# Commercial toilet



## Guest (Oct 11, 2004)

I am planning to remodel the bathroom according to my "wife's instructions". She wants a commercial wall hung toilet so that it is easier to wash the floor around and under it. She also wants me to put in an auto flush valve (thinks the ones on the turnpike are cool)
Anyway...the toilets that I am seeing have a 1-1/4" back stub on them. We have a 1" water line entering the house. Will this type of commercial toilet flush ok with a reduced line? I can crank the water pressure to about 60 pounds, but what about water volume?
Thanks in advance for the info.


----------



## Bjd (Dec 19, 2003)

Hope you have a sea bag full of cash, the water line for a flushometer type water closet is 1" copper.

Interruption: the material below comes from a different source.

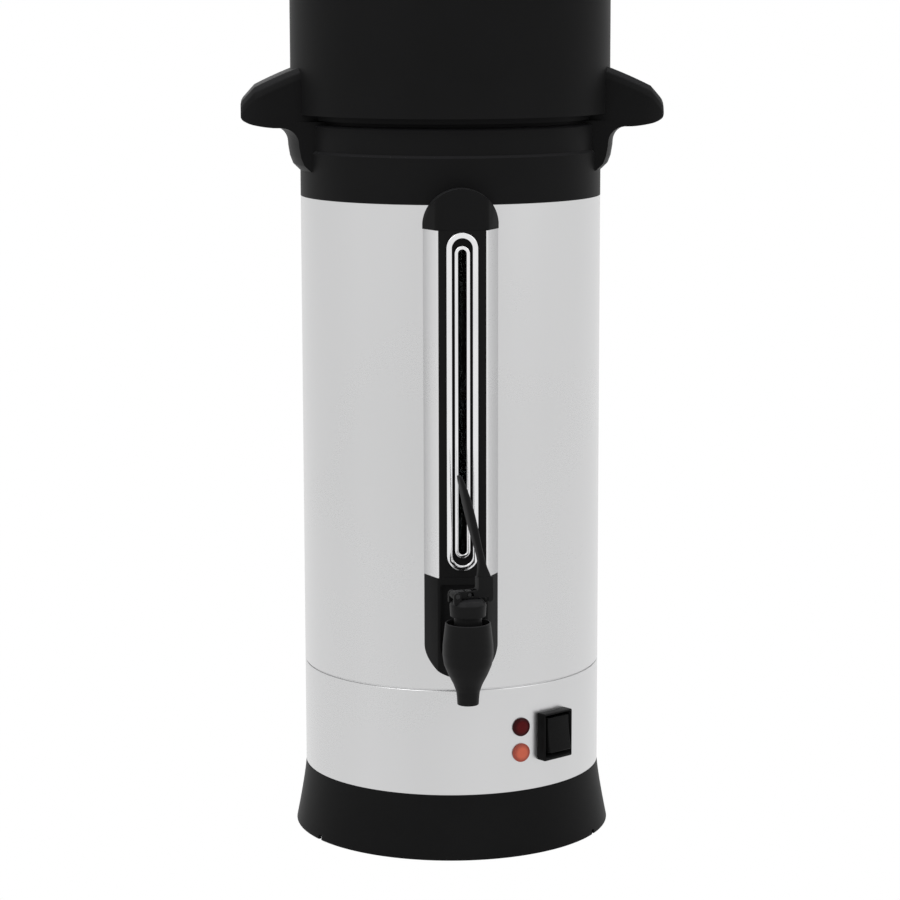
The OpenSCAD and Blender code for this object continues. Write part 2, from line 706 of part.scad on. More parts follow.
module tap_housing() color(BLACK) difference() {
  intersection() {
    translate([0, 0, tap_z]) linear_extrude(gauge_z - touch - tap_z) gauge_plan(0.1);
    outward(body_r - 6, gauge_r + 0.2) tongue(house_r, house_mid, gauge_z);
  }
  outward(pocket_back, gauge_r + 2) tongue(pocket_r, house_mid, pocket_top);
  // room behind the pocket for the fitting
  intersection() {
    translate([0, 0, tap_z]) linear_extrude(big) gauge_plan(2);
    outward(body_r - 6, room_far) tongue(house_r - 2, house_mid, gauge_z + 1);
  }
  cylinder(r = body_r + touch, h = big);
  out_rod(shank_d / 2 + touch, body_r - 6, gauge_r, shank_z);
}

// Outside of the tap body, from the spout's tip up to the collar
module tap_profile() {
  tip = spout_d / 2;
  polygon([[0, tap_z], [tip - 0.6, tap_z], [tip, tap_z + 0.8], [tip + 0.5, tap_z + 6],
    [tip + 1.7, tap_z + 10], [tip + 3.4, tap_z + 14], [tap_r - 3.2, tap_z + 20],
    [tap_r - 0.9, tap_z + 25.5], [tap_r - 0.2, tap_z + 29], [tap_r, tap_z + 34],
    [tap_r - 0.4, tap_z + 40], [tap_r - 1.3, body_top - 5], [tap_r - 2, body_top - 1],
    [tap_r - 3, body_top], [0, body_top]]);
}

module tap_body() color(BLACK) difference() {
  union() {
    translate([0, -tap_y, 0]) rotate_extrude() tap_profile();
    out_rod(shank_d / 2, inner_r - 17, tap_y - 8, shank_z);
    out_rod(shank_d / 2 + 1, pocket_back + flange_t, tap_y - 8, shank_z);
    out_rod(shank_d / 2 + 4, pocket_back + touch, pocket_back + flange_t, shank_z);
  }
  translate([0, -tap_y, tap_z - 1]) cylinder(d = spout_bore, h = 20);
  translate([0, -tap_y, seat_z_tap]) cylinder(r1 = spout_bore / 2, r2 = chamber_r, h = 5);
  translate([0, -tap_y, seat_z_tap + 5]) cylinder(r = chamber_r, h = big);
  out_rod(shank_d / 2 - 3, inner_r - 20, tap_y - 4, shank_z);
  // cross hole that feeds the sight tube
  translate([0, -sight_at, shank_z]) cylinder(r = sight_r - 1, h = shank_d);
}

// The washer lies flat, so its edge meets the curved wall
washer_t = 2;
washer_r = shank_d / 2 + 4;
washer_far = sqrt(pow(inner_r - touch, 2) - pow(washer_r, 2));
nut_far = washer_far - washer_t - touch;
module tap_washer() color(SILICONE) difference() {
  out_rod(washer_r, washer_far - washer_t, washer_far, shank_z);
  out_rod(shank_d / 2 + touch, inner_r - 20, body_r + 5, shank_z);
}

module tap_nut() color(BLACK) difference() {
  translate([0, -nut_far + 7, shank_z]) rotate([90, 0, 0])
    cylinder(r = shank_d / 2 + 5, h = 7, $fn = 6);
  out_rod(shank_d / 2 + touch, inner_r - 20, body_r + 5, shank_z);
}

// Lever mechanism, built facing forward about the tap's upright axis
arm_z = collar_top + 4;
fulcrum_u = 9;
arm_half = 3.2;
lug_t = 2.2;
stem_r = 2;
stem_bore = stem_r + run;
pin_r = 1.5;
cross_r = 1.2;
spring_r = 6;
spring_wire = 1.1;
spring_low = seat_z_tap + 15;
spring_top = bonnet_low + 3;
spring_turns = 6;

module at_tap() translate([0, -tap_y, 0]) facing(-lever_turn) children();
// A pin across the lever at a distance in front of the axis
module across(r, half, u, z) translate([-half, -u, z]) rotate([0, 90, 0])
  cylinder(r = r, h = 2 * half);

module tap_bonnet() color(BLACK) at_tap() difference() {
  union() {
    translate([0, 0, bonnet_low]) cylinder(r = chamber_r - run, h = collar_z - bonnet_low);
    translate([0, 0, collar_z]) cylinder(r = 12, h = collar_top - collar_z);
    for (side = [-1, 1]) translate([side * (arm_half + free + lug_t / 2) - lug_t / 2, 0, 0]) {
      translate([0, -fulcrum_u, arm_z]) rotate([0, 90, 0]) cylinder(r = 3.2, h = lug_t);
      translate([0, -fulcrum_u - 2.2, collar_top - 1]) cube([lug_t, 5.4, arm_z - collar_top + 1]);
    }
  }
  translate([0, 0, bonnet_low - 1]) cylinder(r = spring_r + 1.6, h = spring_top - bonnet_low + 1);
  translate([0, 0, bonnet_low]) cylinder(r = stem_bore, h = big);
  across(pin_r + touch, 12, fulcrum_u, arm_z);
}

module fulcrum_pin() color(STEEL) at_tap()
  across(pin_r, arm_half + free + lug_t - 0.1, fulcrum_u, arm_z);

// Middle, thickness and width of the lever's blade from its root (0) to its tip (1)
blade_root = arm_z + 8;
blade_top = arm_z + lever_len;
function blade_mid(t) = lookup(t, [[0, -10], [0.11, -9], [0.19, -7.8], [0.3, -5.9],
  [0.43, -3.6], [0.57, -1.7], [0.71, 0.2], [0.83, 2.3], [0.93, 4.4], [1, 6]]);
function blade_thick(t) = lookup(t, [[0, 8.4], [0.05, 7.4], [0.11, 5.2], [0.19, 4], [0.3, 4],
  [0.43, 4.6], [0.57, 4.9], [0.71, 4.6], [0.83, 3.9], [0.93, 2.9], [1, 1.2]]);
function blade_half(t) = lookup(t, [[0, 3.2], [0.11, 3.3], [0.3, 4.2], [0.43, 5], [0.57, 5.6],
  [0.71, 5.8], [0.83, 5.3], [0.93, 4.3], [1, 2.6]]);
function blade_section(t) = let (u = blade_mid(t), a = blade_thick(t) / 2, w = blade_half(t),
    z = blade_root + (blade_top - blade_root) * t, c = 0.55)
  [[w, -u - a * c, z], [w * c, -u - a, z], [-w * c, -u - a, z], [-w, -u - a * c, z],
   [-w, -u + a * c, z], [-w * c, -u + a, z], [w * c, -u + a, z], [w, -u + a * c, z]];

module tap_lever() color(BLACK) at_tap() difference() {
  union() {
    skinned([for (k = [0 : 16]) blade_section(k / 16)]);
    // arm over the stem, from the fulcrum back to the blade's root
    translate([-arm_half, -fulcrum_u, arm_z - 2.8]) cube([2 * arm_half, fulcrum_u + 9, 5.6]);
    across(2.8, arm_half, fulcrum_u, arm_z);
    translate([-arm_half, 5.4, arm_z - 2.8]) cube([2 * arm_half, 8.8, 5.6]);
    translate([-arm_half, 6, arm_z + 2]) cube([2 * arm_half, 8, 6.4]);
  }
  across(pin_r + run, 12, fulcrum_u, arm_z);
  // slot that takes the stem, and the cross slot that takes its pin
  translate([-stem_r - 0.35, -stem_r - 1.1, arm_z - 6]) cube([2 * stem_r + 0.7, 2 * stem_r + 4.6, 16]);
  translate([-12, -cross_r - 0.5, arm_z - cross_r - 0.28])
    cube([24, 2 * cross_r + 2.2, 2 * cross_r + 0.56]);
}

module tap_stem() color(STEEL) at_tap() difference() {
  union() {
    translate([0, 0, seat_z_tap + 3]) cylinder(r = stem_r, h = arm_z + 2.4 - seat_z_tap - 3);
    translate([0, 0, spring_low - 2]) cylinder(r = spring_r + 1, h = 1.6);
  }
  across(cross_r + touch, 12, 0, arm_z);
}

module stem_pin() color(STEEL) at_tap() across(cross_r, arm_half - 0.2, 0, arm_z);

module seat_cup() color(SILICONE) at_tap() difference() {
  translate([0, 0, seat_z_tap]) {
    translate([0, 0, 1]) cylinder(r1 = spout_bore / 2 + 0.6, r2 = chamber_r - 2.2, h = 3);
    translate([0, 0, 4]) cylinder(r = chamber_r - 2.2, h = 3);
    translate([0, 0, 7]) cylinder(r = 4.5, h = 5);
  }
  translate([0, 0, seat_z_tap + 3 - touch]) cylinder(r = stem_r + touch, h = 20);
}

module tap_spring() color(STEEL) at_tap() {
  step = 16;
  coils = spring_turns * step;
  rise = (spring_top - spring_low - spring_wire - 0.6) / coils;
  skinned([for (k = [0 : coils]) let (a = 360 * k / step)
    [for (j = [0 : 7]) let (r = spring_r + spring_wire / 2 * cos(45 * j))
      [r * cos(a), r * sin(a),
       spring_low + 0.3 + spring_wire / 2 + rise * k + spring_wire / 2 * sin(45 * j)]]]);
}

// ---- Switch and lamps ----

frame_out = 6.5;
switch_deep = 20;
pivot_out = 1.5;
rocker_half = cutout_h / 2 - 2.2;
rocker_w = cutout_w - 2 * 0.9;
trunnion_r = 1.2;
trunnion_half = cutout_w / 2 + 0.9;

// Rod along the rocker's axis
module at_pivot(r, half) translate([-half, -body_r - pivot_out, switch_z]) rotate([0, 90, 0])
  cylinder(r = r, h = 2 * half);

module switch_housing() color(BLACK) facing(switch_at) difference() {
  union() {
    difference() {
      outward(body_r - 4, body_r + frame_out) translate([0, switch_z])
        square([switch_w, switch_h], center = true);
      cylinder(r = body_r + touch, h = big);
    }
    outward(body_r - switch_deep, body_r + 3) translate([0, switch_z])
      square([cutout_w, cutout_h], center = true);
  }
  outward(body_r - 7, body_r + frame_out + 1) translate([0, switch_z])
    square([cutout_w - 1, cutout_h - 1.2], center = true);
  at_pivot(trunnion_r + run, trunnion_half + 0.2);
}

module switch_tabs() color(BRASS) facing(switch_at) for (x = [-6, 6], z = [-8, 8])
  translate([x - 3, -body_r + switch_deep + touch, switch_z + z - 0.4]) cube([6, 8, 0.8]);

module switch_rocker() color(BLACK) facing(switch_at) {
  translate([0, -body_r - pivot_out, switch_z]) rotate([-rocker_tilt, 0, 0])
    rotate([0, -90, 0]) rotate([0, 0, 180]) translate([0, 0, -rocker_w / 2])
      linear_extrude(rocker_w) polygon([[-rocker_half, 8], [0, 6.6], [rocker_half, 8],
        [rocker_half - 0.4, 0], [4, -6.5], [-4, -6.5], [-rocker_half + 0.4, 0]]);
  at_pivot(trunnion_r, trunnion_half);
}

module lamp_lens(z, tint) color(tint) facing(lamp_at) {
  translate([0, -body_r - touch, z]) rotate([90, 0, 0]) difference() {
    union() {
      cylinder(d = lamp_d, h = 1.2);
      translate([0, 0, 1.2]) cylinder(d1 = lamp_d, d2 = lamp_d - 3, h = 1);
    }
    translate([0, 0, -1]) cylinder(d = lamp_d - 5, h = 1.8);
  }
}

module lamp_boil() lamp_lens(lamp_z[0], [0.36, 0.07, 0.09]);
module lamp_warm() lamp_lens(lamp_z[1], [0.86, 0.4, 0.3]);

module lamp_holders() facing(lamp_at) for (z = lamp_z) {
  color(BLACK) out_rod(holder_r, body_r - 18, body_r, z);
  color(BRASS) for (x = [-2.5, 2.5]) translate([x - 0.4, -body_r + 18, z - 2]) cube([0.8, 6, 4]);
}

// ---- Percolator ----

pump_r = pump_d / 2;
pump_foot_z = floor_z + sheet - well_depth + touch;
basket_top = rim_z - plug_depth - 9;
basket_z = basket_top - basket_h;
basket_r = basket_d / 2;
pump_top = basket_top + 6;

module pump_tube() color(STEEL) difference() {
  union() {
    translate([0, 0, pump_foot_z]) cylinder(r = well_r - 0.4, h = 2);
    translate([0, 0, pump_foot_z + 2]) cylinder(r1 = well_r - 2, r2 = pump_r, h = 9);
    translate([0, 0, pump_foot_z]) cylinder(r = pump_r, h = pump_top - pump_foot_z);
    translate([0, 0, basket_z - 3]) cylinder(r = pump_r + 4, h = 3 - touch);
  }
  translate([0, 0, pump_foot_z - 1]) cylinder(r = pump_r - 1, h = big * 2);
  translate([0, 0, pump_foot_z - 1]) cylinder(r1 = well_r - 3, r2 = pump_r - 1, h = 10);
}

module basket_holes(h) for (k = [0 : 2]) for (a = [0 : 30 : 359]) rotate([0, 0, a + 15 * k])
  translate([basket_r * (0.34 + 0.22 * k), 0, -1]) cylinder(r = 1.5, h = h + 2, $fn = 16);

module coffee_basket() color(STEEL) translate([0, 0, basket_z]) difference() {
  union() {
    difference() {
      cylinder(r = basket_r, h = basket_h);
      translate([0, 0, sheet]) cylinder(r = basket_r - sheet, h = basket_h);
    }
    translate([0, 0, basket_h - 2]) ring(basket_r + 1, basket_r - sheet, 0, 2);
    cylinder(r = pump_r + 1.2, h = basket_h - 4);
  }
  translate([0, 0, -1]) cylinder(r = pump_r + 0.2, h = basket_h + 2);
  basket_holes(sheet);
}

module basket_cover() color(STEEL) translate([0, 0, basket_top + touch]) difference() {
  union() {
    cylinder(r = basket_r + 1, h = sheet);
    cylinder(r = pump_r + 3, h = 4);
  }
  translate([0, 0, -1]) cylinder(r = pump_r + 0.2, h = 8);
  basket_holes(sheet);
}

base_ring();
base_plate();
base_screws();
feet();
skirt();
tank();
heater_plate();
heater_element();
tie_rod();
thermostat();
thermal_cutout();
terminal_block();
wiring();
cord_gland();
gland_nut();
grip_right();
grip_left();
grip_screws();
gauge_channel();
gauge_strip();
gauge_ring_outer();
gauge_ring_inner();
sight_tube();
gauge_fitting();
gauge_cap();
cap_screw();
tap_housing();
tap_body();
tap_nut();
tap_washer();
switch_housing();
switch_tabs();
switch_rocker();
lamp_boil();
lamp_warm();
lamp_holders();
pump_tube();
coffee_basket();
basket_cover();
lid();
lid_seal();
lid_handle();
lid_screws();
tap_bonnet();
fulcrum_pin();
tap_lever();
tap_stem();
stem_pin();
seat_cup();
tap_spring();
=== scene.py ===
"""The looks of the coffee urn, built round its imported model. Metres, in the model's own frame."""
import math

import bmesh
import bpy
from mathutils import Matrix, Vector


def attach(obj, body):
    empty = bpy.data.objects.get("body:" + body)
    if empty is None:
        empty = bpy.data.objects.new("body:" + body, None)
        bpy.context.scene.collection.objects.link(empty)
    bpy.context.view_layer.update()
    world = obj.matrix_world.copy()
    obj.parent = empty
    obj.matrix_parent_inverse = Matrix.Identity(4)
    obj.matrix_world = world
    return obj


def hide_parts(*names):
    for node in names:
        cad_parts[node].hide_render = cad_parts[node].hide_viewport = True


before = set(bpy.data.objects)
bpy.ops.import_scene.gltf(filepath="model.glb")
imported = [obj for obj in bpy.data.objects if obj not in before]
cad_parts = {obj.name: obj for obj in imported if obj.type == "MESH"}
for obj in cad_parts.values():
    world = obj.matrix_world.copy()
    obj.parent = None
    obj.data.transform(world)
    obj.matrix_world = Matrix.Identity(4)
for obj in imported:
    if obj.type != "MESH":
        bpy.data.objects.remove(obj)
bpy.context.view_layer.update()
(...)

I would say that you are going to be upgrading your water main.
Figure the water closet as a 1" main, then add all of your other fixtures to the system. 
The wall carrier system is very expensive also, and the installation is a major task at best. 
The new water closet is also a tad bit on the money side also, so I would figure around $400. for that.
Flushometers are nice, however auto flush kits are pricey figure around $350. just for that.
I would say when done and finished you would have a $2000- $4000- toilet.

BJD


----------



## Mike Finley (Apr 28, 2004)

That is an expensive crapper!


----------



## jdlong (Nov 2, 2004)

Expensive is right. I repair them occasionally. Bjd clued you in on the flushometer and carrirer. I Just replaced a door switch timer on a Sloan motor operator. $150, my cost.

There are residential wall hung units you may want to consider.


----------